> _THE REQUEST_:
Repeat the entire listing exactly as written.

> _Data listing_:
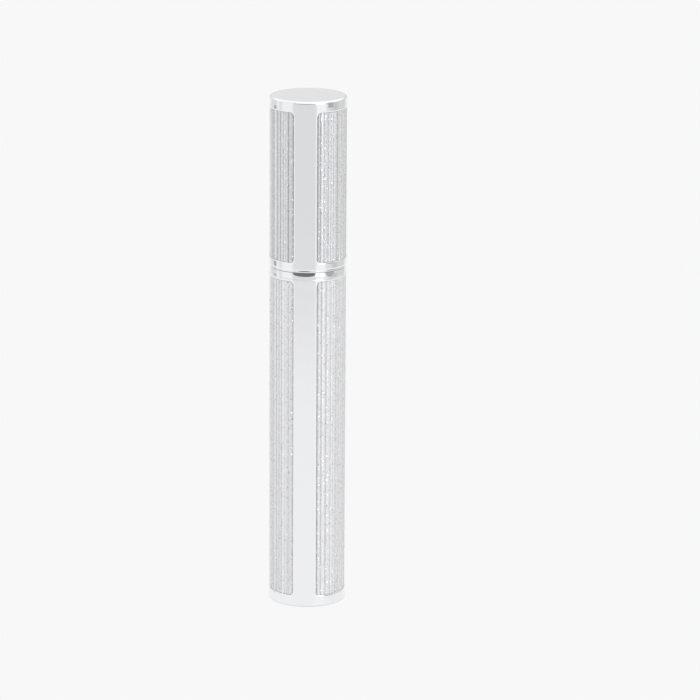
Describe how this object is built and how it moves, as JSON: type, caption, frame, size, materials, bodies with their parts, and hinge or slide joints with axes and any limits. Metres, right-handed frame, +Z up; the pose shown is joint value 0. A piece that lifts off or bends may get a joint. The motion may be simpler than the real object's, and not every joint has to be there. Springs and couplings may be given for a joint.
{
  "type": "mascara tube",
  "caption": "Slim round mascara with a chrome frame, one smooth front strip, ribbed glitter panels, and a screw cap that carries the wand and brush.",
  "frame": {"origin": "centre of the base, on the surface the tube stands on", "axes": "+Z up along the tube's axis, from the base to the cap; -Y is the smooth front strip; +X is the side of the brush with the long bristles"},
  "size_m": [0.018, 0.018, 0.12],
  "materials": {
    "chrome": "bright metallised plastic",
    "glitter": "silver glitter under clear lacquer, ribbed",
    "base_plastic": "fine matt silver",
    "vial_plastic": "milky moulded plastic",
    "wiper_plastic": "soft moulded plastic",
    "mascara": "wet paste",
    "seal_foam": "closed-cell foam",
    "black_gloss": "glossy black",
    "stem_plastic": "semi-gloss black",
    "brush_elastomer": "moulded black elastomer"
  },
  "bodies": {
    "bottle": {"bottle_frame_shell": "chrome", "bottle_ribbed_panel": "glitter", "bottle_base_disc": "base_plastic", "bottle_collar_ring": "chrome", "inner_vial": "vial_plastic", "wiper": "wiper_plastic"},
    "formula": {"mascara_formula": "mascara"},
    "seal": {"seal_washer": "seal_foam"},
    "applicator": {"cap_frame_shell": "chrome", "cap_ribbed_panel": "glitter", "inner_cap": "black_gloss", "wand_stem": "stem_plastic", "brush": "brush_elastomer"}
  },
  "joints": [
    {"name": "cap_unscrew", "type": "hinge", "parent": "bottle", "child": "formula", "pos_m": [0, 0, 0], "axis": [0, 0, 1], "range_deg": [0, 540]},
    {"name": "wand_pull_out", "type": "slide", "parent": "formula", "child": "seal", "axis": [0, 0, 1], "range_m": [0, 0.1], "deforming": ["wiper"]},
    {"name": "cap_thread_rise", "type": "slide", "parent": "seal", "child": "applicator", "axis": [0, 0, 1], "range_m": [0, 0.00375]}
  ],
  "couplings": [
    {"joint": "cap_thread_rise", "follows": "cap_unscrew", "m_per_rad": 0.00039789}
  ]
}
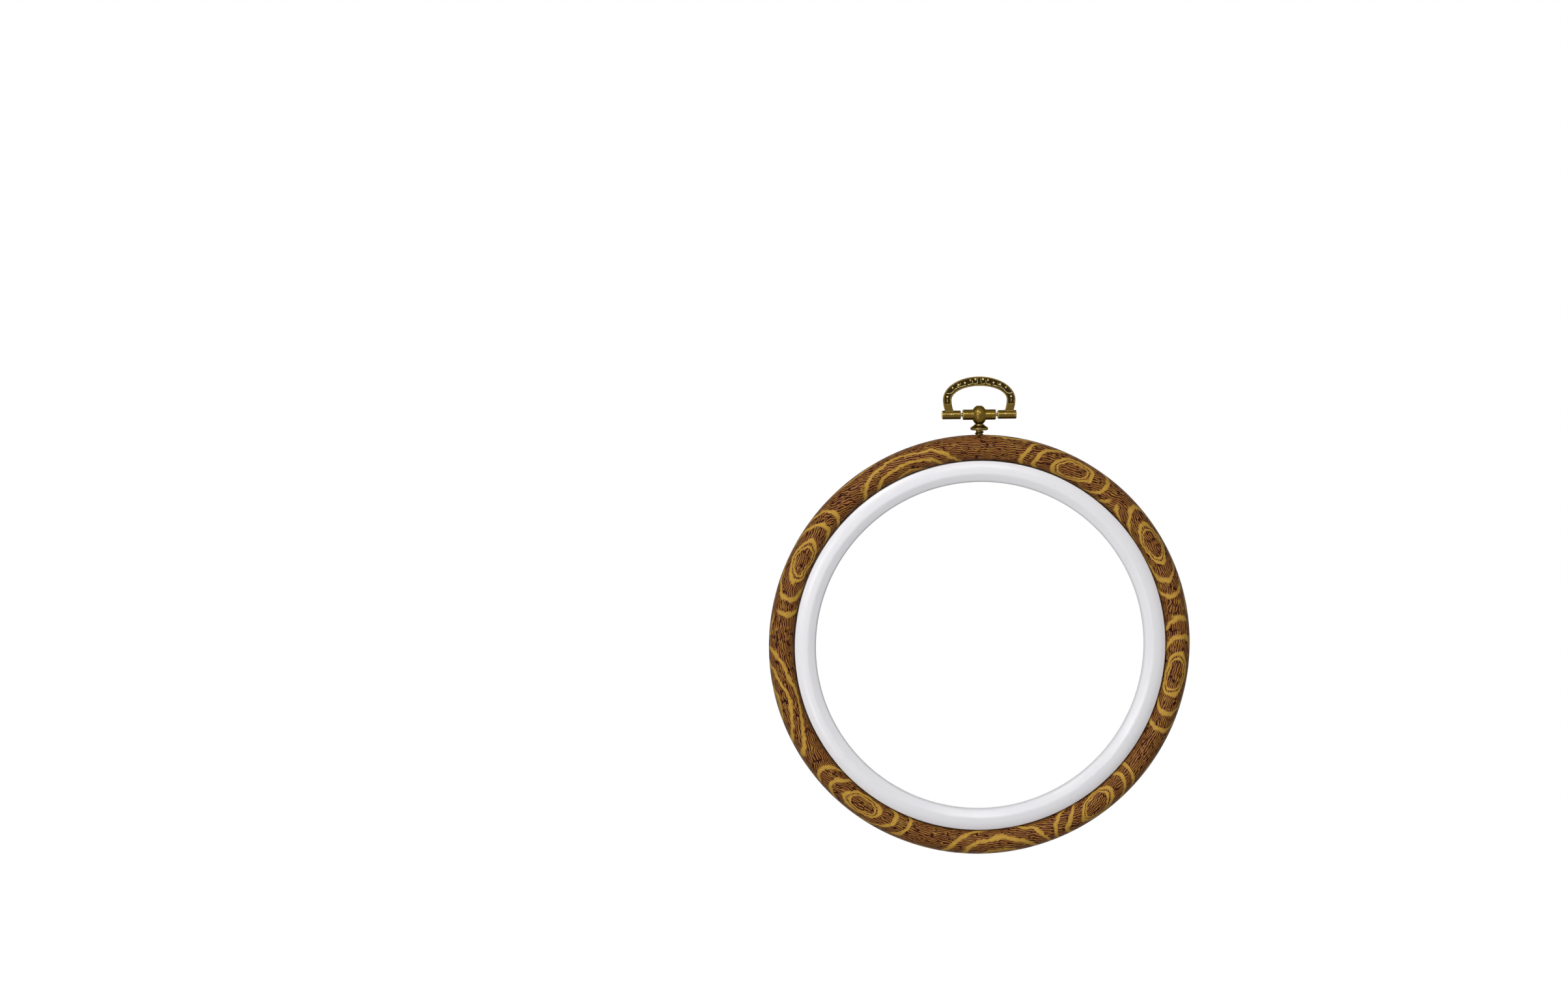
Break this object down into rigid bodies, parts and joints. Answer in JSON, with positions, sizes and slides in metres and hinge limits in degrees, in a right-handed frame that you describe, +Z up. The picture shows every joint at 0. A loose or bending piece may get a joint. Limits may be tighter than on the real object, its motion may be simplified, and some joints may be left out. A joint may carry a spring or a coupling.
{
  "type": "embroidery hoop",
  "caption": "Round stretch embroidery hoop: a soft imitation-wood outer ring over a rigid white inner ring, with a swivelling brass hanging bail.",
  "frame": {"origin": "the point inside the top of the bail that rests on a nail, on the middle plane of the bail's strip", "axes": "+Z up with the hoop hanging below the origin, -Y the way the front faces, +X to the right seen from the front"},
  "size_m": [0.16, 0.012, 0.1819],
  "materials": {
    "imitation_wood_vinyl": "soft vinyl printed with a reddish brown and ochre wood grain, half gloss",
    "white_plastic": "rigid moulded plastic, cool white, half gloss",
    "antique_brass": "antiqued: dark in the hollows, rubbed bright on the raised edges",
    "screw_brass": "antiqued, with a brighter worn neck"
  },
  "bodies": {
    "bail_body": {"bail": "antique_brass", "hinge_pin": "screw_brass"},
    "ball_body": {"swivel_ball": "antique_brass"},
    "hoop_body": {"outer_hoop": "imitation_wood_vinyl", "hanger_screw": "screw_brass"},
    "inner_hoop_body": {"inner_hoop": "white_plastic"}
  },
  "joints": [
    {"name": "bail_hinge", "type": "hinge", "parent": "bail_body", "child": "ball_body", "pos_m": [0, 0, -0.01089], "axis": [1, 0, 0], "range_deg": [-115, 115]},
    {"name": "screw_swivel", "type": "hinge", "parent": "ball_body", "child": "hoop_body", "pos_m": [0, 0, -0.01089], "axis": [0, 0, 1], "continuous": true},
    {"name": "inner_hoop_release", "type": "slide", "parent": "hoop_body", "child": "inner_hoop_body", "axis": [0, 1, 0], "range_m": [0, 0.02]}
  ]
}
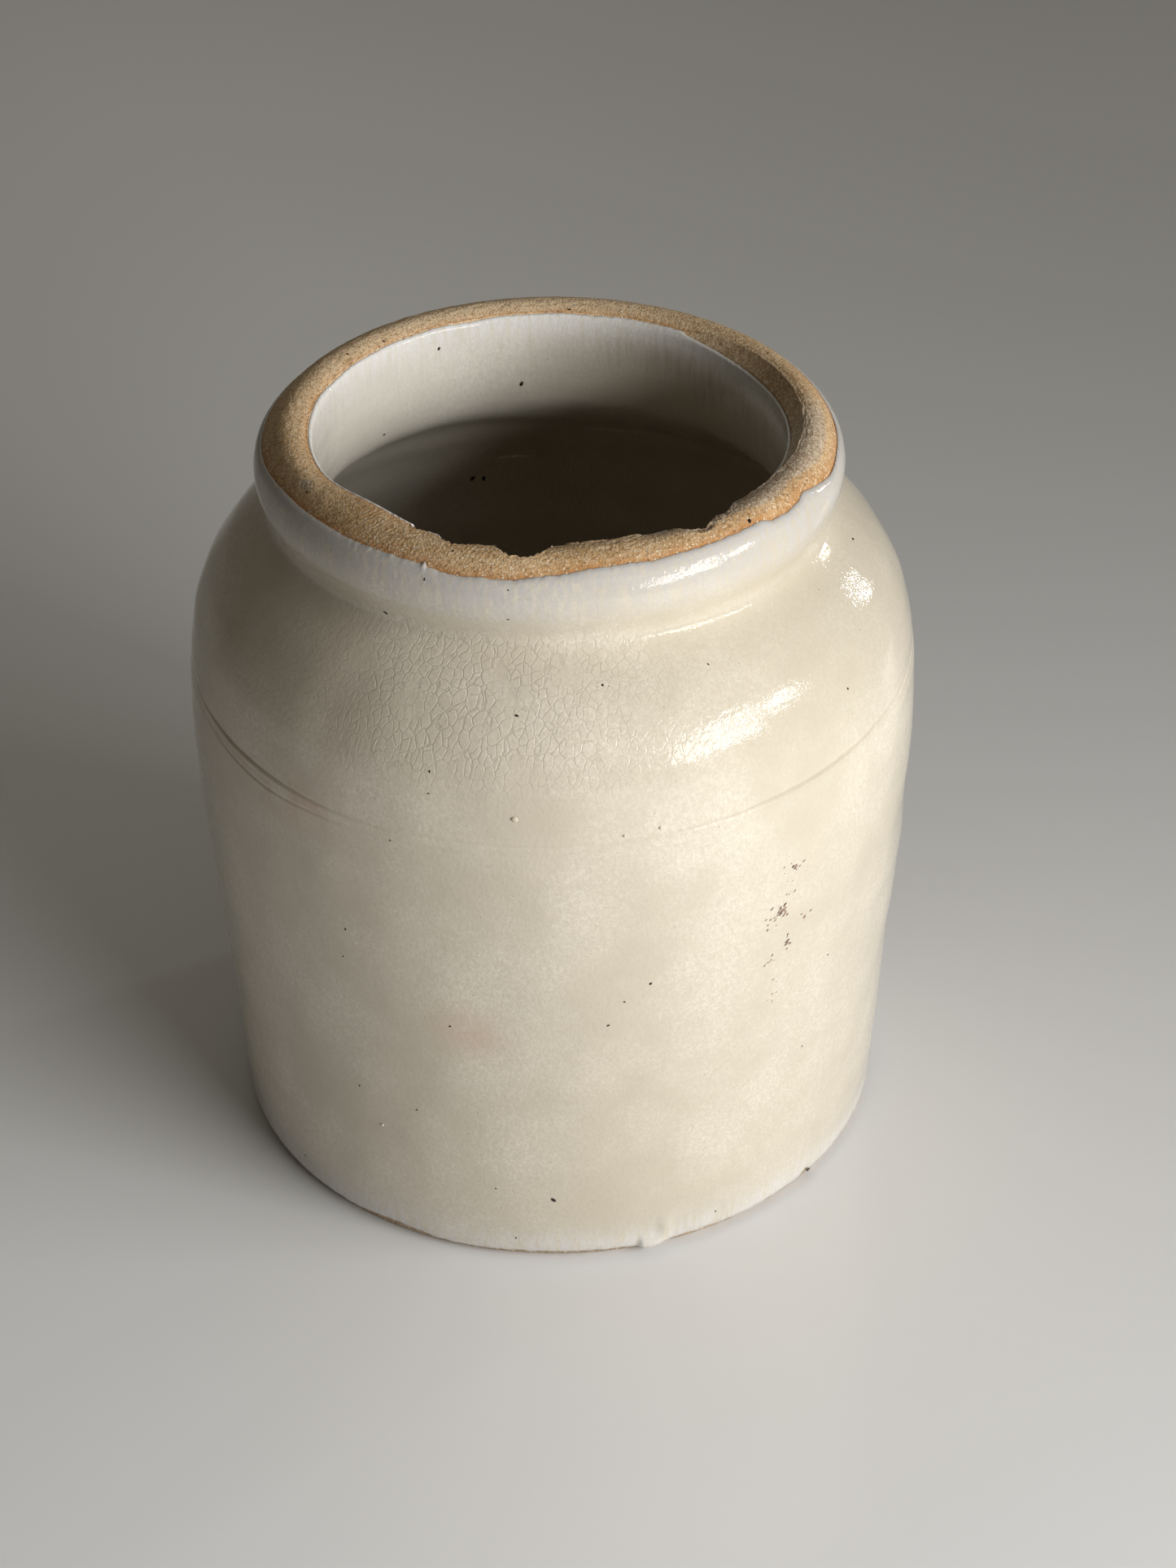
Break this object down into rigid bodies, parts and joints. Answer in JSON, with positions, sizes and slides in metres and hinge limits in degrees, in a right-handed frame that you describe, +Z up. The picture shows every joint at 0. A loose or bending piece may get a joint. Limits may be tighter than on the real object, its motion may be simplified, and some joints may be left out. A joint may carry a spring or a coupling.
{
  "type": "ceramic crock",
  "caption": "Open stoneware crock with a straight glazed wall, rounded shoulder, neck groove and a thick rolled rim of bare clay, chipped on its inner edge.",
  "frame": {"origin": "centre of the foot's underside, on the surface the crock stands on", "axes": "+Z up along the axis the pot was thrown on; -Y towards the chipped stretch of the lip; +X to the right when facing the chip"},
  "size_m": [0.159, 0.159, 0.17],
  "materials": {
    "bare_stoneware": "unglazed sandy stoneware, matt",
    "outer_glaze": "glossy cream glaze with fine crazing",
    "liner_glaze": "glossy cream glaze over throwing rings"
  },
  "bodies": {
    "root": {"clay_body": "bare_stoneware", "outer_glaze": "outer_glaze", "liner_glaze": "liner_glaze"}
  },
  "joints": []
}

> _FULL SOLUTION_:
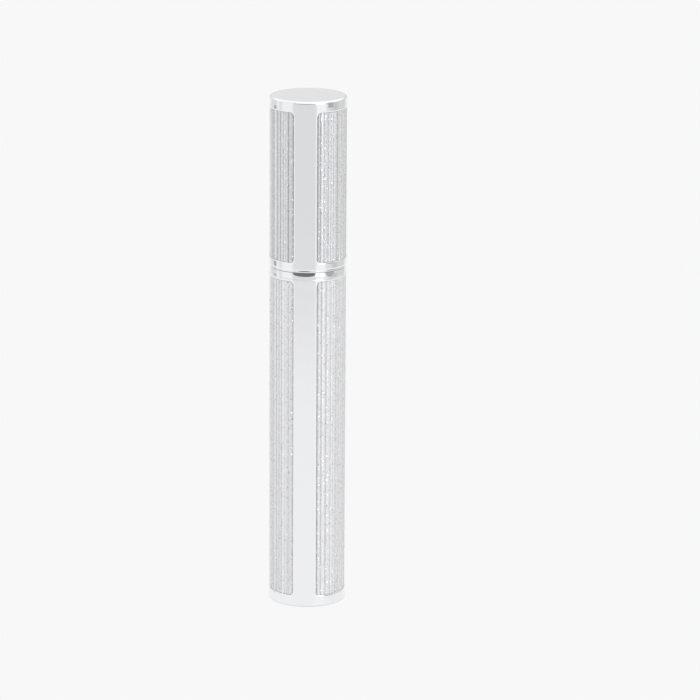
Describe how this object is built and how it moves, as JSON: type, caption, frame, size, materials, bodies with their parts, and hinge or slide joints with axes and any limits. Metres, right-handed frame, +Z up; the pose shown is joint value 0. A piece that lifts off or bends may get a joint. The motion may be simpler than the real object's, and not every joint has to be there. Springs and couplings may be given for a joint.
{
  "type": "mascara tube",
  "caption": "Slim round mascara with a chrome frame, one smooth front strip, ribbed glitter panels, and a screw cap that carries the wand and brush.",
  "frame": {"origin": "centre of the base, on the surface the tube stands on", "axes": "+Z up along the tube's axis, from the base to the cap; -Y is the smooth front strip; +X is the side of the brush with the long bristles"},
  "size_m": [0.018, 0.018, 0.12],
  "materials": {
    "chrome": "bright metallised plastic",
    "glitter": "silver glitter under clear lacquer, ribbed",
    "base_plastic": "fine matt silver",
    "vial_plastic": "milky moulded plastic",
    "wiper_plastic": "soft moulded plastic",
    "mascara": "wet paste",
    "seal_foam": "closed-cell foam",
    "black_gloss": "glossy black",
    "stem_plastic": "semi-gloss black",
    "brush_elastomer": "moulded black elastomer"
  },
  "bodies": {
    "bottle": {"bottle_frame_shell": "chrome", "bottle_ribbed_panel": "glitter", "bottle_base_disc": "base_plastic", "bottle_collar_ring": "chrome", "inner_vial": "vial_plastic", "wiper": "wiper_plastic"},
    "formula": {"mascara_formula": "mascara"},
    "seal": {"seal_washer": "seal_foam"},
    "applicator": {"cap_frame_shell": "chrome", "cap_ribbed_panel": "glitter", "inner_cap": "black_gloss", "wand_stem": "stem_plastic", "brush": "brush_elastomer"}
  },
  "joints": [
    {"name": "cap_unscrew", "type": "hinge", "parent": "bottle", "child": "formula", "pos_m": [0, 0, 0], "axis": [0, 0, 1], "range_deg": [0, 540]},
    {"name": "wand_pull_out", "type": "slide", "parent": "formula", "child": "seal", "axis": [0, 0, 1], "range_m": [0, 0.1], "deforming": ["wiper"]},
    {"name": "cap_thread_rise", "type": "slide", "parent": "seal", "child": "applicator", "axis": [0, 0, 1], "range_m": [0, 0.00375]}
  ],
  "couplings": [
    {"joint": "cap_thread_rise", "follows": "cap_unscrew", "m_per_rad": 0.00039789}
  ]
}
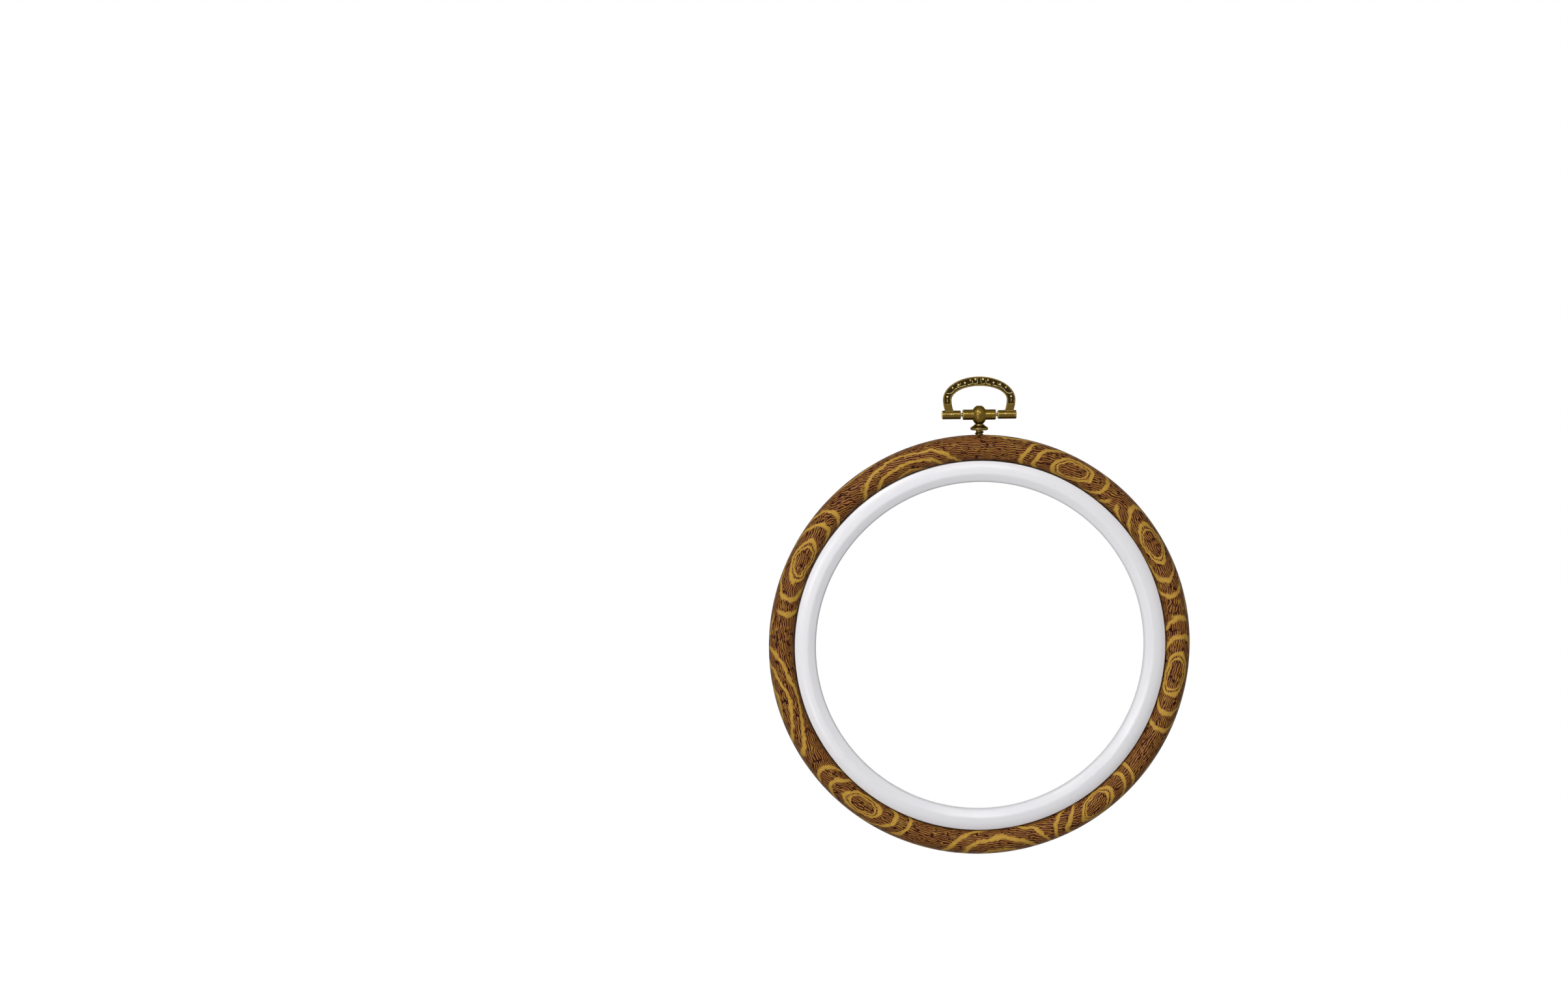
Break this object down into rigid bodies, parts and joints. Answer in JSON, with positions, sizes and slides in metres and hinge limits in degrees, in a right-handed frame that you describe, +Z up. The picture shows every joint at 0. A loose or bending piece may get a joint. Limits may be tighter than on the real object, its motion may be simplified, and some joints may be left out. A joint may carry a spring or a coupling.
{
  "type": "embroidery hoop",
  "caption": "Round stretch embroidery hoop: a soft imitation-wood outer ring over a rigid white inner ring, with a swivelling brass hanging bail.",
  "frame": {"origin": "the point inside the top of the bail that rests on a nail, on the middle plane of the bail's strip", "axes": "+Z up with the hoop hanging below the origin, -Y the way the front faces, +X to the right seen from the front"},
  "size_m": [0.16, 0.012, 0.1819],
  "materials": {
    "imitation_wood_vinyl": "soft vinyl printed with a reddish brown and ochre wood grain, half gloss",
    "white_plastic": "rigid moulded plastic, cool white, half gloss",
    "antique_brass": "antiqued: dark in the hollows, rubbed bright on the raised edges",
    "screw_brass": "antiqued, with a brighter worn neck"
  },
  "bodies": {
    "bail_body": {"bail": "antique_brass", "hinge_pin": "screw_brass"},
    "ball_body": {"swivel_ball": "antique_brass"},
    "hoop_body": {"outer_hoop": "imitation_wood_vinyl", "hanger_screw": "screw_brass"},
    "inner_hoop_body": {"inner_hoop": "white_plastic"}
  },
  "joints": [
    {"name": "bail_hinge", "type": "hinge", "parent": "bail_body", "child": "ball_body", "pos_m": [0, 0, -0.01089], "axis": [1, 0, 0], "range_deg": [-115, 115]},
    {"name": "screw_swivel", "type": "hinge", "parent": "ball_body", "child": "hoop_body", "pos_m": [0, 0, -0.01089], "axis": [0, 0, 1], "continuous": true},
    {"name": "inner_hoop_release", "type": "slide", "parent": "hoop_body", "child": "inner_hoop_body", "axis": [0, 1, 0], "range_m": [0, 0.02]}
  ]
}
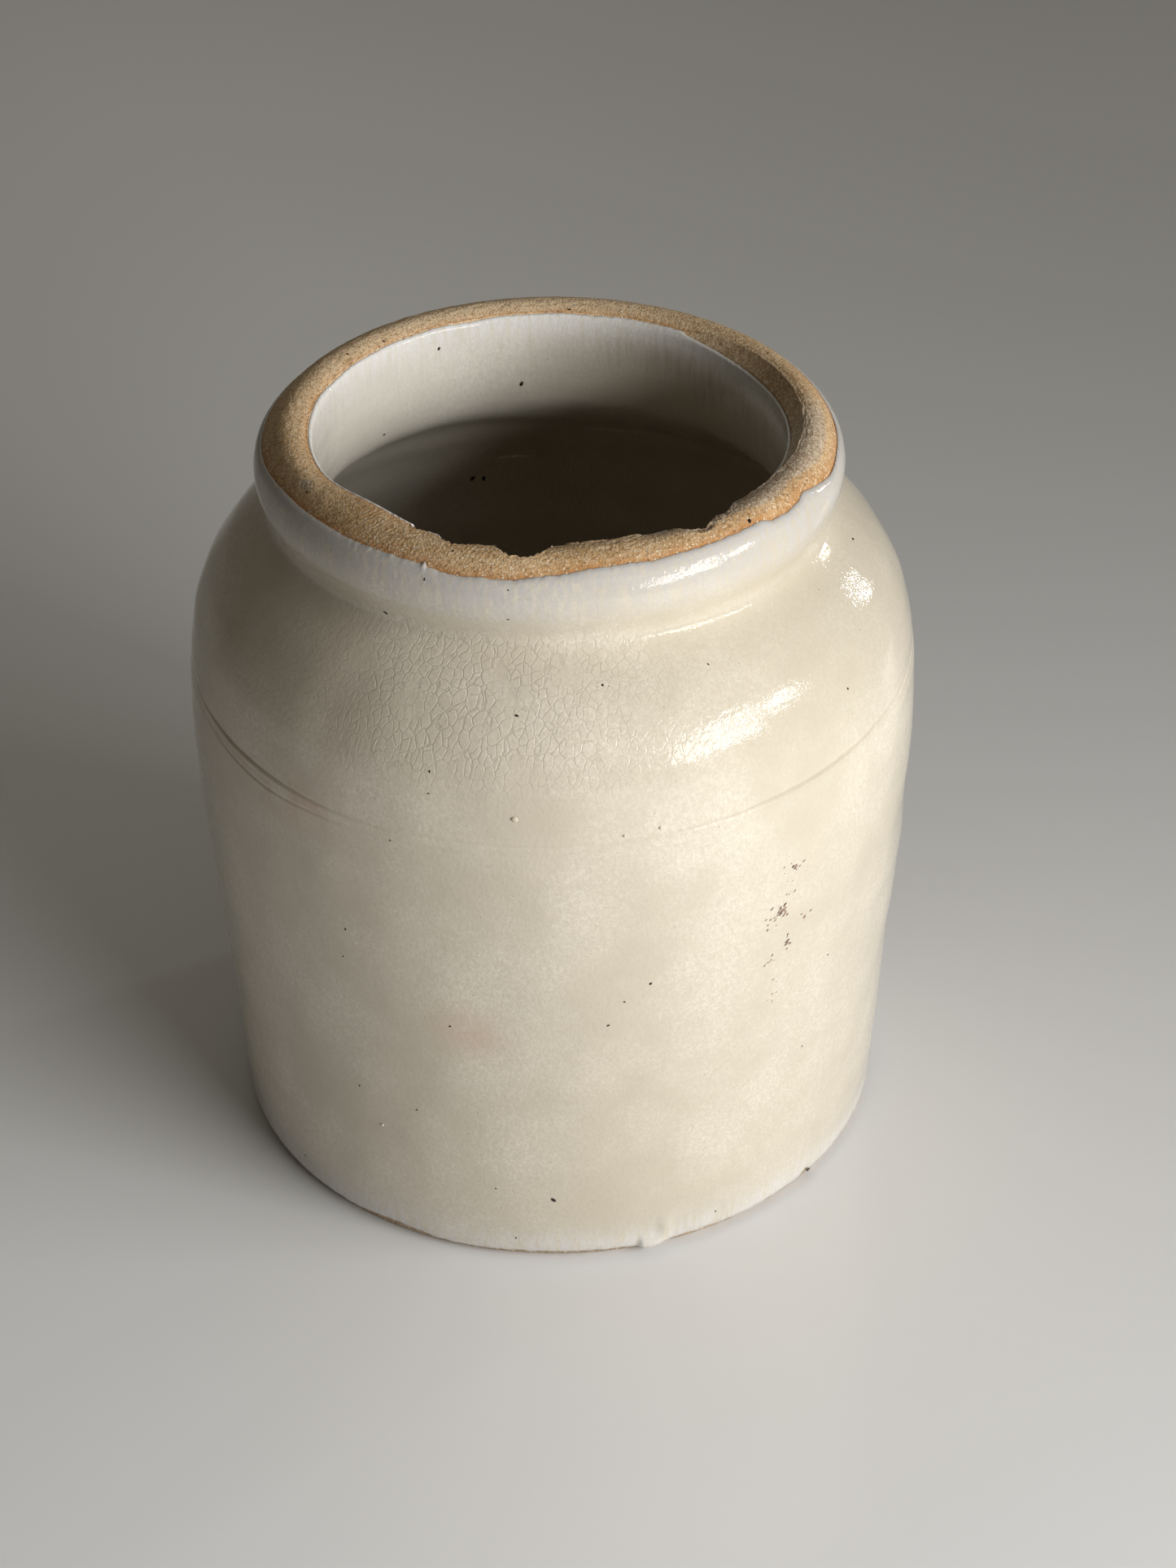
Break this object down into rigid bodies, parts and joints. Answer in JSON, with positions, sizes and slides in metres and hinge limits in degrees, in a right-handed frame that you describe, +Z up. The picture shows every joint at 0. A loose or bending piece may get a joint. Limits may be tighter than on the real object, its motion may be simplified, and some joints may be left out. A joint may carry a spring or a coupling.
{
  "type": "ceramic crock",
  "caption": "Open stoneware crock with a straight glazed wall, rounded shoulder, neck groove and a thick rolled rim of bare clay, chipped on its inner edge.",
  "frame": {"origin": "centre of the foot's underside, on the surface the crock stands on", "axes": "+Z up along the axis the pot was thrown on; -Y towards the chipped stretch of the lip; +X to the right when facing the chip"},
  "size_m": [0.159, 0.159, 0.17],
  "materials": {
    "bare_stoneware": "unglazed sandy stoneware, matt",
    "outer_glaze": "glossy cream glaze with fine crazing",
    "liner_glaze": "glossy cream glaze over throwing rings"
  },
  "bodies": {
    "root": {"clay_body": "bare_stoneware", "outer_glaze": "outer_glaze", "liner_glaze": "liner_glaze"}
  },
  "joints": []
}